Numerical study on dynamic analysis of a nine-module floating aquaculture platform under irregular waves

Abstract

A numerical study of the dynamics of a nine-module floating aquaculture platform in irregular waves is proposed, to examine the effect of the connector type between net cages and incident wave direction on the hydrodynamic response. A numerical model based on the coupled boundary element method and lumped-mass model was used to simulate the dynamic behavior of the aquaculture platform. Time-domain statistical analysis, and time-frequency analysis based on Hilbert-Huang transform on the motion responses of net cages and the mooring force responses of the platform were then carried out. The results indicate that the mooring system has a decisive influence on the frequency-domain characteristics of surge motion, while the influence of connector can be ignored.

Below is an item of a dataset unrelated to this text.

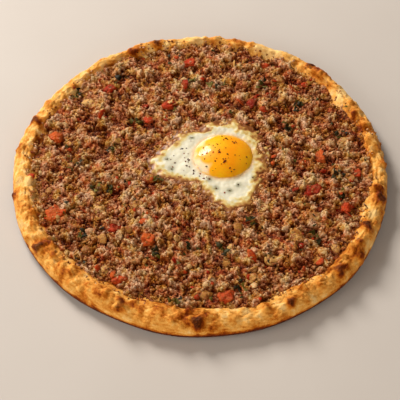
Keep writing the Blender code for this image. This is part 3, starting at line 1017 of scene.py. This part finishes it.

The surge motion under flexible hawser connector is less sensitive to wave incident direction, while the wave direction has a greater impact on surge motion under spherical joint connector. The amplitudes of pitch motion under two different connectors decrease significantly under oblique incident waves, compared with perpendicular incident wave condition. The wave incident direction has little effect on the overall mooring force response of the platform. The mooring force responses at different positions show completely different frequency characteristics when the cages are connected by spherical joints. The larger the pitch response of the cage, the smaller the mooring force response of the mooring chain connected to the net cage. There is a positive correlation between the gravity frequency of the mooring force response and the gravity frequency of the pitch response of the net cage.